→ **Exercise directions**
List every line in this data where the string "overall" occurs.
-.-.-
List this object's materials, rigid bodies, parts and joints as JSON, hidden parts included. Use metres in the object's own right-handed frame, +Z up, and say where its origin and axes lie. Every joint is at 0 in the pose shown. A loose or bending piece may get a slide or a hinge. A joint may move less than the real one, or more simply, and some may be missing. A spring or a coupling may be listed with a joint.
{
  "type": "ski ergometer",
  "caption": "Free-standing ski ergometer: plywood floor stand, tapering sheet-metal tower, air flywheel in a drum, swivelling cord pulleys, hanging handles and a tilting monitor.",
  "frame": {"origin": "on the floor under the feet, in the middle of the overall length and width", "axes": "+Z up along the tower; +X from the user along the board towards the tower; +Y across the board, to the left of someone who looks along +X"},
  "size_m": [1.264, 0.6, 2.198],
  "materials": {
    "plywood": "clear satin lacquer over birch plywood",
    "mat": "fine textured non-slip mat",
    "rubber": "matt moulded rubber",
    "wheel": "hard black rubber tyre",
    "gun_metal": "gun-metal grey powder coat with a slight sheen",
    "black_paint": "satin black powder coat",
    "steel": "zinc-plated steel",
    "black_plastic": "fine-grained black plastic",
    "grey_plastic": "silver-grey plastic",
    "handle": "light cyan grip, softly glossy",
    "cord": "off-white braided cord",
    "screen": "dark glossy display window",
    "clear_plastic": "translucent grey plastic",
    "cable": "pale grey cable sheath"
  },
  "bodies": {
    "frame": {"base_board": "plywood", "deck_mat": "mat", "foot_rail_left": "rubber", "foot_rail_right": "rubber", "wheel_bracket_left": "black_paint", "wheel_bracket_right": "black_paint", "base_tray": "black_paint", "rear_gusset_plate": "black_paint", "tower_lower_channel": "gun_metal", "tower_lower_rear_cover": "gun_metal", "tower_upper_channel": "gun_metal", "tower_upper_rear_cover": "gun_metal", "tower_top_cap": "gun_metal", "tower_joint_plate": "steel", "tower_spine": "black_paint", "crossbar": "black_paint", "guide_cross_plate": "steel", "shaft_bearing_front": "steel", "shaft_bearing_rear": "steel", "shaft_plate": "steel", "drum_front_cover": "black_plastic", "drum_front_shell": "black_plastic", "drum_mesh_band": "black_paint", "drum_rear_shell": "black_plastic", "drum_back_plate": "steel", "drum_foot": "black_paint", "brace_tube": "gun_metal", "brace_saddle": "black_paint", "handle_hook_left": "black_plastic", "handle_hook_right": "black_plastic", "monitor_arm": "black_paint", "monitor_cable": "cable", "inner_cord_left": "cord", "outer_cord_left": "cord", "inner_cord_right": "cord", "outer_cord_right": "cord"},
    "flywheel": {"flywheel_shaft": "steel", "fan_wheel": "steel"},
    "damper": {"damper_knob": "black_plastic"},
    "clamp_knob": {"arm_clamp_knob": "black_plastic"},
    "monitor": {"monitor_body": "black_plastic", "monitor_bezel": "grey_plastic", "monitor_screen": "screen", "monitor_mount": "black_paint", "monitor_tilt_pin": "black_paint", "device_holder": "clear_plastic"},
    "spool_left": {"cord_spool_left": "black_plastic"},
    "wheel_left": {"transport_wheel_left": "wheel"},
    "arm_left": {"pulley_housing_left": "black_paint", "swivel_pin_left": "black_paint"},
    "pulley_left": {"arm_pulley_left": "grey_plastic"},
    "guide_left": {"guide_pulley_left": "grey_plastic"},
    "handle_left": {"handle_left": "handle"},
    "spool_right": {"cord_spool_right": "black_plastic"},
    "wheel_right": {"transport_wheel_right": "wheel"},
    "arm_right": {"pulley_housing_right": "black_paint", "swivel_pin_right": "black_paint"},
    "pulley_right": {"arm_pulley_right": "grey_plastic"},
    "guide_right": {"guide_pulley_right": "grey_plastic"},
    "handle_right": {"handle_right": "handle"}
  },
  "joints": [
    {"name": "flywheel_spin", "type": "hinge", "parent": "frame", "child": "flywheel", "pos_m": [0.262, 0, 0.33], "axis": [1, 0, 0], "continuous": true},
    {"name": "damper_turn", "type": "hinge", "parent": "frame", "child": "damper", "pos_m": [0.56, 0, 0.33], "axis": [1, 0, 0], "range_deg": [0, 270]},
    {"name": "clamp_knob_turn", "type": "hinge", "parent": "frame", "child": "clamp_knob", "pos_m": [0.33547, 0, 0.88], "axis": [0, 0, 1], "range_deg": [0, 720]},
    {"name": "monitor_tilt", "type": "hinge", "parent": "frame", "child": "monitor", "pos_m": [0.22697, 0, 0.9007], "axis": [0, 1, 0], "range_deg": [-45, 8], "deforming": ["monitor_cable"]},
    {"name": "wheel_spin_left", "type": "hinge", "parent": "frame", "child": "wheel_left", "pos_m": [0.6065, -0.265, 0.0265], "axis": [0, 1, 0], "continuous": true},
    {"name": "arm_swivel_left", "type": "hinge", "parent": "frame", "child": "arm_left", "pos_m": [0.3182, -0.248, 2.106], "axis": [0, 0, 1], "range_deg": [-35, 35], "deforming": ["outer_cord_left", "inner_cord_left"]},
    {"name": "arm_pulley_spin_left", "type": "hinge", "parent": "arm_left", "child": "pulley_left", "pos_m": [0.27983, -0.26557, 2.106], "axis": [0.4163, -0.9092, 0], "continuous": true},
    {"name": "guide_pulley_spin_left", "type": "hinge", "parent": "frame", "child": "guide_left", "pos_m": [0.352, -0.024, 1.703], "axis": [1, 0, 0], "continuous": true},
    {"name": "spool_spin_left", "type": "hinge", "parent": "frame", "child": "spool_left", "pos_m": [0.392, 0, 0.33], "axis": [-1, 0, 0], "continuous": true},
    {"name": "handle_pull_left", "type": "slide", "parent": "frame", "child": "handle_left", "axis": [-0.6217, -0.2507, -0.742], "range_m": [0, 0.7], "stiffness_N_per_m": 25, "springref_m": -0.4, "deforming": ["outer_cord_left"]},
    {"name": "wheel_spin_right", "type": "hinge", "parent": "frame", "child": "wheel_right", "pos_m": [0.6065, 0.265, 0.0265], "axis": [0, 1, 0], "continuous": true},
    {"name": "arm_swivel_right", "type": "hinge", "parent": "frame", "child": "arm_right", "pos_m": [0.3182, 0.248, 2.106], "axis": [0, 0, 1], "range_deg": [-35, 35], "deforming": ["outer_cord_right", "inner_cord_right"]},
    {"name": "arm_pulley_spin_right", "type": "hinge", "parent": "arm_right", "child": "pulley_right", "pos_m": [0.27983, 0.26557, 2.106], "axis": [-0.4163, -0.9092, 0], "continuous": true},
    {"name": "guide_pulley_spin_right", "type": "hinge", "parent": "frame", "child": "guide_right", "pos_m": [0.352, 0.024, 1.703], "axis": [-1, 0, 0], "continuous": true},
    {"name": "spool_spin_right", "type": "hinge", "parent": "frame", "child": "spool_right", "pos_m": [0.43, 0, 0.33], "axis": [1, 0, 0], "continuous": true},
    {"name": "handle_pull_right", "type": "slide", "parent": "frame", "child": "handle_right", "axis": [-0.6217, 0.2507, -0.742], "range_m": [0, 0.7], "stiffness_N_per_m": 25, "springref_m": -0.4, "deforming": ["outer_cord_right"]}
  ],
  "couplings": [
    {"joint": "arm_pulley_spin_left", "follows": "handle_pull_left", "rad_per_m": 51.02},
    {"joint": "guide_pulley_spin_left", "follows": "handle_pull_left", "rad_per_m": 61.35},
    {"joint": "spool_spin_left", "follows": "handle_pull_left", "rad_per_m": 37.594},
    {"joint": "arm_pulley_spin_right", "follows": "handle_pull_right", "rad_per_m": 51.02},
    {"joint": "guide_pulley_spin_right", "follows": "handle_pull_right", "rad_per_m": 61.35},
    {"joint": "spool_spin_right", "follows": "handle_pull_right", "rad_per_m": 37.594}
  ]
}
-.-.-
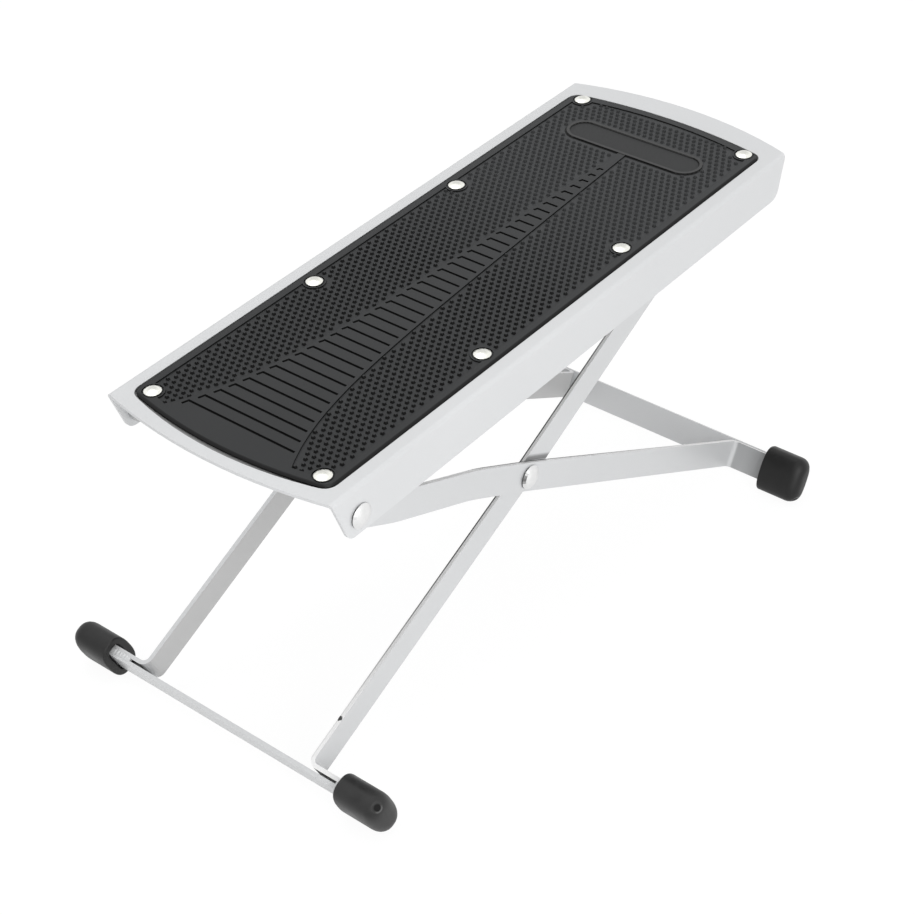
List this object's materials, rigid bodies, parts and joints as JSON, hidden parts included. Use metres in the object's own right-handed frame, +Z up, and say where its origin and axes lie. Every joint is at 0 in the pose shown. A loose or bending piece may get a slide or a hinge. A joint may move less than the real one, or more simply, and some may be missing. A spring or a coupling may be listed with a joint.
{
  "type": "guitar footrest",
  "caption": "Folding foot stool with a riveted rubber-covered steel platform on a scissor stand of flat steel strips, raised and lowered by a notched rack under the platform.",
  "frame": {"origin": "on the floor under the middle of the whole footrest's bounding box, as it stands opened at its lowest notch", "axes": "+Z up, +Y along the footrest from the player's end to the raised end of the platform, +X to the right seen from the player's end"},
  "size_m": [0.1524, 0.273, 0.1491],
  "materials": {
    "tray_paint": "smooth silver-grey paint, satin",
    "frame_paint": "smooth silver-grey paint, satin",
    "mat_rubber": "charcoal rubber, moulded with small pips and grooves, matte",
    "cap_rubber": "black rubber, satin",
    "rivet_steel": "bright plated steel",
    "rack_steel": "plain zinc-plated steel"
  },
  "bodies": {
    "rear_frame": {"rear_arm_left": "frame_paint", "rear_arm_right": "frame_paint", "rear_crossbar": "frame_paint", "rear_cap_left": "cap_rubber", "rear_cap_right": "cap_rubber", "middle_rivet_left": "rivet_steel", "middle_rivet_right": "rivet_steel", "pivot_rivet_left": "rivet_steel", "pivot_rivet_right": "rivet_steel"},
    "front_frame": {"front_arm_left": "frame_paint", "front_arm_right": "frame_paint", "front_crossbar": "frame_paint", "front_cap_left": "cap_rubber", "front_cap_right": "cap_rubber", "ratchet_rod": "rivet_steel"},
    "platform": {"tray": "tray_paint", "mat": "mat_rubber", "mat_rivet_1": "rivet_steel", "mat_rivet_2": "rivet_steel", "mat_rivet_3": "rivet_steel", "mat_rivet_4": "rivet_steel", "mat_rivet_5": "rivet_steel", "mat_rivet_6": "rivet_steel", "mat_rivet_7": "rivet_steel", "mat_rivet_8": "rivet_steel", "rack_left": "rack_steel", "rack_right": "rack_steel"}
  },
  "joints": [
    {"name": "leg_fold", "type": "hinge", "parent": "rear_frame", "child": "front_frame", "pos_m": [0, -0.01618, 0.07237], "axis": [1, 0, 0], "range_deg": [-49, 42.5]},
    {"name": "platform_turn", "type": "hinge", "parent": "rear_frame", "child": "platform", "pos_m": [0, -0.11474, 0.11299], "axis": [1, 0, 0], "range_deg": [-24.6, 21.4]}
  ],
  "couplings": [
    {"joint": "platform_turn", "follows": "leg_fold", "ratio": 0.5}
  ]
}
-.-.-
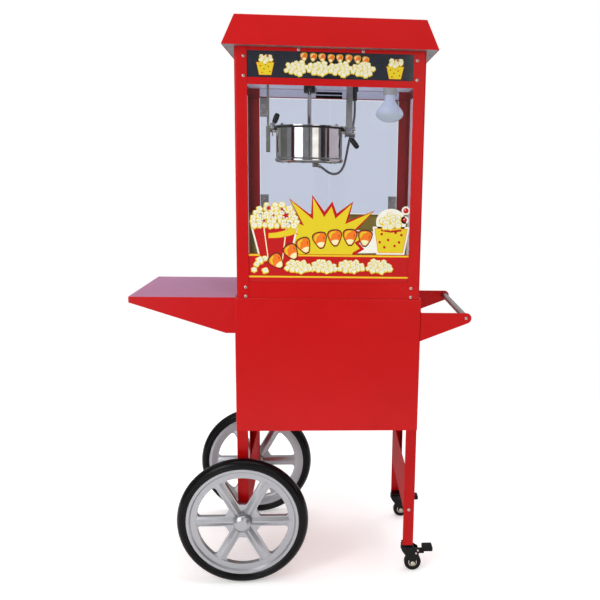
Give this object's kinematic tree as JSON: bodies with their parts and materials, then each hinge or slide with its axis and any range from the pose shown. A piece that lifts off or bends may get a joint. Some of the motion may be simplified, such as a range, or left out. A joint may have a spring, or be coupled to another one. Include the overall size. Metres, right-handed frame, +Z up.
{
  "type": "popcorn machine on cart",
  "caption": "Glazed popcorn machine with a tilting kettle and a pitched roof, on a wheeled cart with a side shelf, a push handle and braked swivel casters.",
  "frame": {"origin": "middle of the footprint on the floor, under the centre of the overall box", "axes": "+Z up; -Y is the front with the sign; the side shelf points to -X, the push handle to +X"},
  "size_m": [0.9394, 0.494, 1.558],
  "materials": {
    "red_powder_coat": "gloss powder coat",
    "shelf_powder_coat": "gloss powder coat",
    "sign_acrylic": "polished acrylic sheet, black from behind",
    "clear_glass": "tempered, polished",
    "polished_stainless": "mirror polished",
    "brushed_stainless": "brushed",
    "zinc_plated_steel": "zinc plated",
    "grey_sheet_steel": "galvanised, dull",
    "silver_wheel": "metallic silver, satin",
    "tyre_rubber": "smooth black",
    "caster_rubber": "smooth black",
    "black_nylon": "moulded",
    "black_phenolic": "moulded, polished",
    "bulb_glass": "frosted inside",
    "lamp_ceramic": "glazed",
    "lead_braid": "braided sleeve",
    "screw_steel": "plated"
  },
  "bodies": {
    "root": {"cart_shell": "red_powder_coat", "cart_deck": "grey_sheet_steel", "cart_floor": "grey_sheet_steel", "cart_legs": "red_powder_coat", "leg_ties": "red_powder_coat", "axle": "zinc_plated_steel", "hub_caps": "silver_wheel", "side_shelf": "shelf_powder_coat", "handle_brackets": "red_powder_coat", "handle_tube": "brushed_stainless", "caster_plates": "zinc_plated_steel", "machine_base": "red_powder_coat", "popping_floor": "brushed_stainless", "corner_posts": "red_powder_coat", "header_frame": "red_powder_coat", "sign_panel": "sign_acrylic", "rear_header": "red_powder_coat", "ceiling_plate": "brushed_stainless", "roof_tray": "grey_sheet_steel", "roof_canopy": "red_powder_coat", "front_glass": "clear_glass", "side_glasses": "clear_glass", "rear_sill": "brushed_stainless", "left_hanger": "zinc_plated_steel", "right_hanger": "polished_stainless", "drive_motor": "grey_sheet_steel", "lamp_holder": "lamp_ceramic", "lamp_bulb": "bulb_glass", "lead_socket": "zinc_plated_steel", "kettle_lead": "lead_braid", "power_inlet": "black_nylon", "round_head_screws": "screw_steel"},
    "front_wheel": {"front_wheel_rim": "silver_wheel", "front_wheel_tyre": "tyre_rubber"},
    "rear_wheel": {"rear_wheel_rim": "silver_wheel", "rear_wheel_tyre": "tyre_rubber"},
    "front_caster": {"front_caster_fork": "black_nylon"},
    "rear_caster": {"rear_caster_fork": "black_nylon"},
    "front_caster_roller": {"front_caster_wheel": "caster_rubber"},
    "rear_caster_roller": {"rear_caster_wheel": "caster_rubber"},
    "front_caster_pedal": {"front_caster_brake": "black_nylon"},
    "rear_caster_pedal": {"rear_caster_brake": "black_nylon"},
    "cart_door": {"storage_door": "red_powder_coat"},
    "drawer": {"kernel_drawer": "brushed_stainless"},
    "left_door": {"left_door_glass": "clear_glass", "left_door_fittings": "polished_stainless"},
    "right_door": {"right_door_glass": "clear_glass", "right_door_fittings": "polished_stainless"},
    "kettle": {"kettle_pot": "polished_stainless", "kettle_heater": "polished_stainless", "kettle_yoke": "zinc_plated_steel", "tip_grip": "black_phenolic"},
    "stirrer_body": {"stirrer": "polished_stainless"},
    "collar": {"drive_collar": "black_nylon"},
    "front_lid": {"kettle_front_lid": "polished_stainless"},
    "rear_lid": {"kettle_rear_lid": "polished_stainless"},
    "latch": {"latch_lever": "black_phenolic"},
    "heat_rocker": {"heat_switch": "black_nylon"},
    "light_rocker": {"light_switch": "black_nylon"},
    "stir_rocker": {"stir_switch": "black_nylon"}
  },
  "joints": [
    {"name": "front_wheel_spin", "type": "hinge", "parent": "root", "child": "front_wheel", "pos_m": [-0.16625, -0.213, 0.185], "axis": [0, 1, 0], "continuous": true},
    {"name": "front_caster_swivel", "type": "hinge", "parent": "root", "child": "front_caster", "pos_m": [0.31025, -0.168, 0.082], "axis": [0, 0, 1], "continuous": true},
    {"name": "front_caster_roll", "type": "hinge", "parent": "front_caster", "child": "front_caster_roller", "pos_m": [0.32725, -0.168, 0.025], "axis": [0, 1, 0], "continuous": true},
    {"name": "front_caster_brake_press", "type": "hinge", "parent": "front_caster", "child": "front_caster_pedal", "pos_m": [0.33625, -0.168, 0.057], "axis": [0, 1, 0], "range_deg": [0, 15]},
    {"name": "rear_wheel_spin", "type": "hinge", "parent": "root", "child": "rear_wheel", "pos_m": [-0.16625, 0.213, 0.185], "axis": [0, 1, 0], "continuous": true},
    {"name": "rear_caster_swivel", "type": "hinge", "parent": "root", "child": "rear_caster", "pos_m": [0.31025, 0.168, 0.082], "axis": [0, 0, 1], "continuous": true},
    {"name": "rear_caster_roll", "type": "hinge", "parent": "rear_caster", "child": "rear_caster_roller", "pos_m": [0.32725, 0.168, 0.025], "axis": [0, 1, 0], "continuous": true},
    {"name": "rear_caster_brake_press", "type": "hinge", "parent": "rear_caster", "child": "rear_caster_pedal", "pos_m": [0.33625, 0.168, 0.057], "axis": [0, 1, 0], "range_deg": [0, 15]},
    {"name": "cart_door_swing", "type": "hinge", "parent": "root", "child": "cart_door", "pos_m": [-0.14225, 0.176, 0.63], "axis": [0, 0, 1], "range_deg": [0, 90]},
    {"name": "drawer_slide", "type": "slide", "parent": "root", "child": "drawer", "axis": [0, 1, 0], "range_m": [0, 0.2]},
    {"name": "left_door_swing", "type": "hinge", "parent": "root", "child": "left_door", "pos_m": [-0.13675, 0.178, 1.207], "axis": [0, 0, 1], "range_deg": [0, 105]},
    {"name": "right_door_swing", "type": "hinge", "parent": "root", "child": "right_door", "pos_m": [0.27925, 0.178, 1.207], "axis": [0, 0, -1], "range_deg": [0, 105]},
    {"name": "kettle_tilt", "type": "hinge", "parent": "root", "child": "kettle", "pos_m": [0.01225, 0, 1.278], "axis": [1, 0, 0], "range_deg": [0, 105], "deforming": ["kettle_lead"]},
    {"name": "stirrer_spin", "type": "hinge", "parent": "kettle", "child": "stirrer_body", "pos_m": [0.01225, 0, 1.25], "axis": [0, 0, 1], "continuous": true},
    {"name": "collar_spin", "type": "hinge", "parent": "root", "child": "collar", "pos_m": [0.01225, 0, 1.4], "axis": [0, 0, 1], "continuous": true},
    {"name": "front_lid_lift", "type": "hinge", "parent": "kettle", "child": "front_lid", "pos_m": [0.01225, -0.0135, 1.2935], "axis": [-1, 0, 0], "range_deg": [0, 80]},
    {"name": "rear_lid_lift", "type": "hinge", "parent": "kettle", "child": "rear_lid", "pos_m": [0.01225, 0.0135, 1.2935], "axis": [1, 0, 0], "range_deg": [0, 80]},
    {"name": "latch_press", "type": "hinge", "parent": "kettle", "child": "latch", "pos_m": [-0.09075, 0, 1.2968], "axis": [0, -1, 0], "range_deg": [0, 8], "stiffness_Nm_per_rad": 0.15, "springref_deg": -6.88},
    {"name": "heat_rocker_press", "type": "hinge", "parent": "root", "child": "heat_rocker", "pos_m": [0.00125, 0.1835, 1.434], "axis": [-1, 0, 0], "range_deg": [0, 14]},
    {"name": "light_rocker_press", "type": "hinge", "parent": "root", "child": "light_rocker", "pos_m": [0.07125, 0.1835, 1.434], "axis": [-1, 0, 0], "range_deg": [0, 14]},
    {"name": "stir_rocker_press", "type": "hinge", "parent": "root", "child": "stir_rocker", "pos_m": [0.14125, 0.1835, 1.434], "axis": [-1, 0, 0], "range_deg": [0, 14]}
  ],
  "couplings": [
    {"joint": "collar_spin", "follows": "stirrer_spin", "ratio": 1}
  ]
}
-.-.-
→ **Response to the exercise**
  "frame": {"origin": "on the floor under the feet, in the middle of the overall length and width", "axes": "+Z up along the tower; +X from the user along the board towards the tower; +Y across the board, to the left of someone who looks along +X"},
Give this object's kinematic tree as JSON: bodies with their parts and materials, then each hinge or slide with its axis and any range from the pose shown. A piece that lifts off or bends may get a joint. Some of the motion may be simplified, such as a range, or left out. A joint may have a spring, or be coupled to another one. Include the overall size. Metres, right-handed frame, +Z up.
  "frame": {"origin": "middle of the footprint on the floor, under the centre of the overall box", "axes": "+Z up; -Y is the front with the sign; the side shelf points to -X, the push handle to +X"},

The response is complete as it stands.